Maharashtra Government has not only gone to set up casinos but it is being done with a view to channelising gambling instinct of the human being so that they may not be victims of some perfidious element. That is however, neither here nor there because even if the casino is set up by the Maharashtra Government it permits gambling none-the-less. In fact I was informed that a regular bill for licensing casinos is already introduced in the Maharashtra State Assembly. I am not merely relying upon the newspaper item. I am on much firmer ground when I say that Maharasthra Government which is described as forward looking progressive Government which has completely relaxed prohibition and is now going to permit gambling by licensing casinos under its aegis…”
It is unclear what later transpired after which no casino has opened in Maharashtra and Goa was the first Indian state to amend their legislation to allow casinos in the year 1996.
The one essential requirement under the Maharashtra Casinos (Control & Tax) Act, 1976 has somehow not yet been fulfilled though records indicate that the Act has been passed and is in force in the state as of now. Section 1(3) of the Act states that “it (the Act) shall come into force such date as the State government may by notification in the Official Gazette appoint.”
No such notification has been issued by the government till date and hence this Act remains buried in the archives and will remain infructuous and of academic importance till there is enough political will and the executive government of the day summons the courage to pass an appropriate notification and draft rules giving effect to provisions of the Act. It is not easy to speculate reasons for not issuing the notification and efforts are on to procure necessary information from the government departments.

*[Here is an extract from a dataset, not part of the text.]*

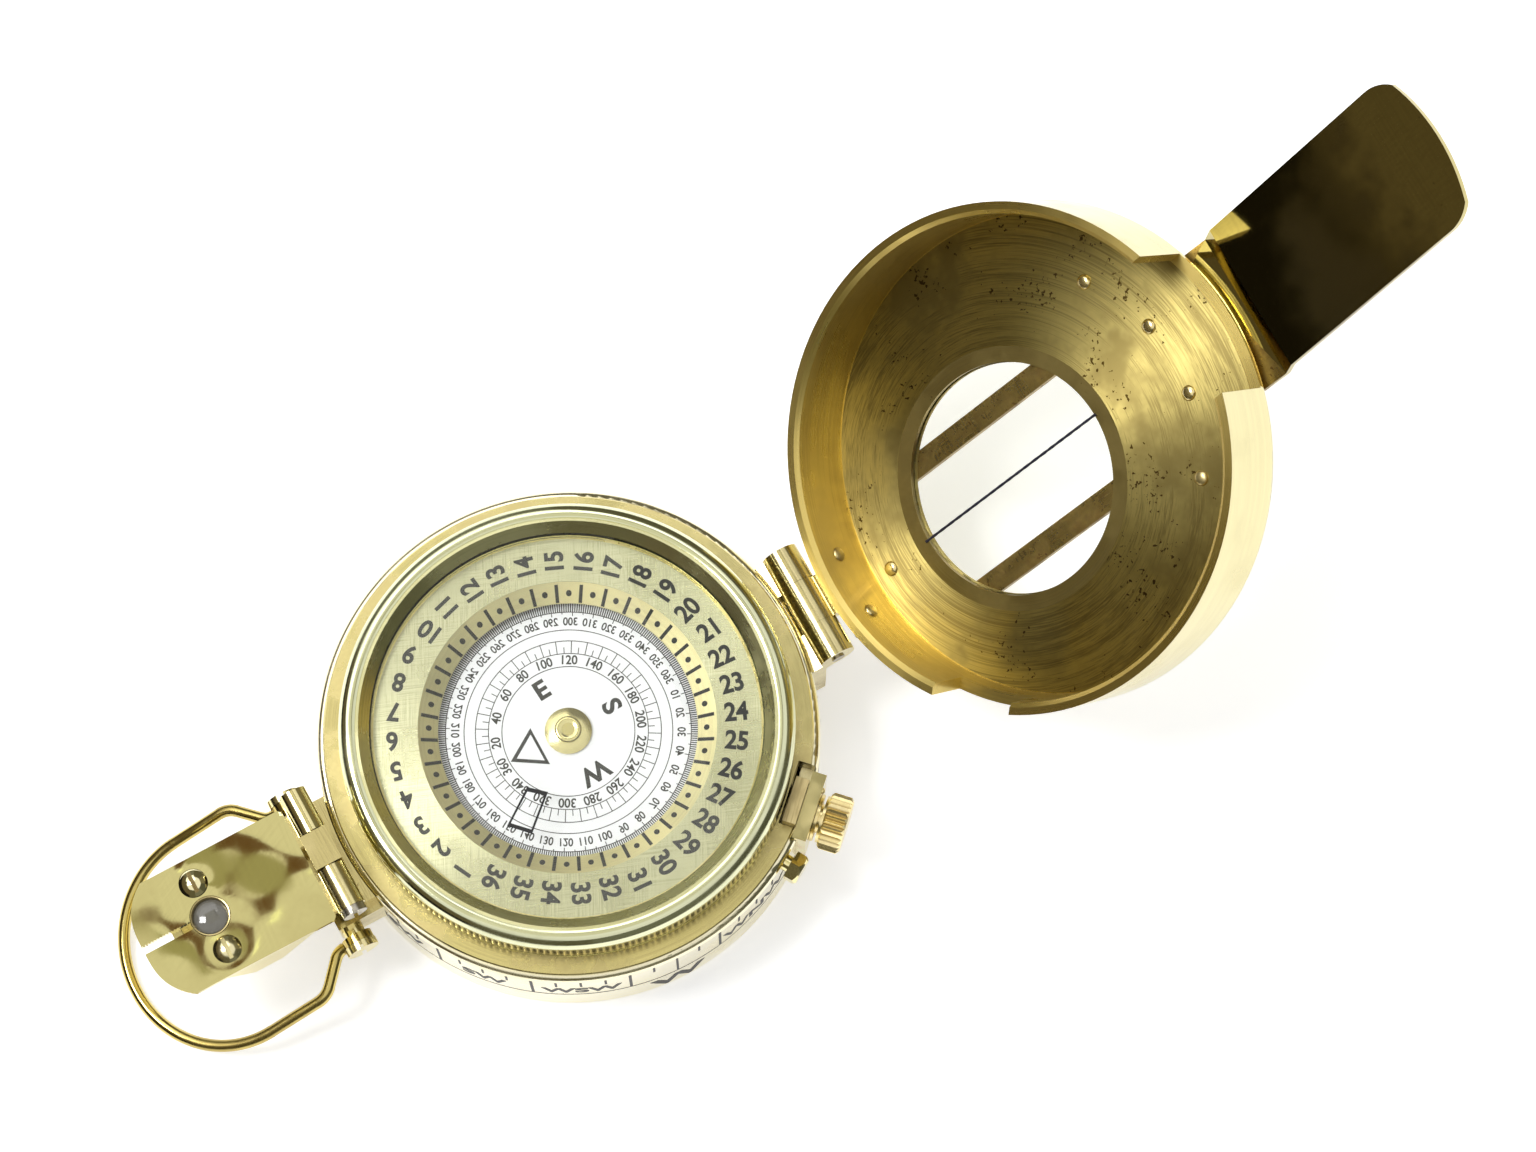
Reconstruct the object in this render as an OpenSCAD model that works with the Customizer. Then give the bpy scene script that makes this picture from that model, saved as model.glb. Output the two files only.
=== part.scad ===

However there were various proposals in the past 37-odd years after passage of this landmark legislation to open casinos in the state. In 2003, entrepreneur Vikram Mittal of Lotelier Group discussed a proposal with government officials to start a casino in Raigad district of Maharashtra but there was no progress in the matter, possibly due to political and other opposition.
There is news through media sources that Maharashtra government may again consider proposals to allow casinos in the state- which can either be done through a notification under TheMaharashtra Casinos (Control & Tax) Act, 1976 or for promotion of a tribal area under Schedule V of the Constitution. However, the decision to allow casinos is entirely political and will only be done when appropriate pressure is applied to the government and strong reasons are given for notifying the Act or passing suitable amendments. One only hopes that the 37-year old Casino Act is notified and cash-starved Maharashtra does not miss an opportunity to earn valuable revenue and grow as a tourist destination like neighbouring Goa.
Note: A copy of TheMaharashtra Casinos (Control & Tax) Act, 1976 is available on the Bombay High Court website here.
Update: The records in the Law and Home Departments of the government of Maharashtra indicate that the Act is still in force but no notification giving effect to the Act has been issued. The Statement of Objects and Reasons of the Act indicate that it was passed to earn revenues from casinos and promote Maharashtra as a tourism destination especially for foreign tourists.
Records of legislative proceedings also indicate that there was opposition to the Bill from the Muslim league leader and MLA GM Banatwala who opposed allowing casinos and betting, moved various amendments (which were negatived) and termed gambling as an inevitable vice which should be strictly regulated.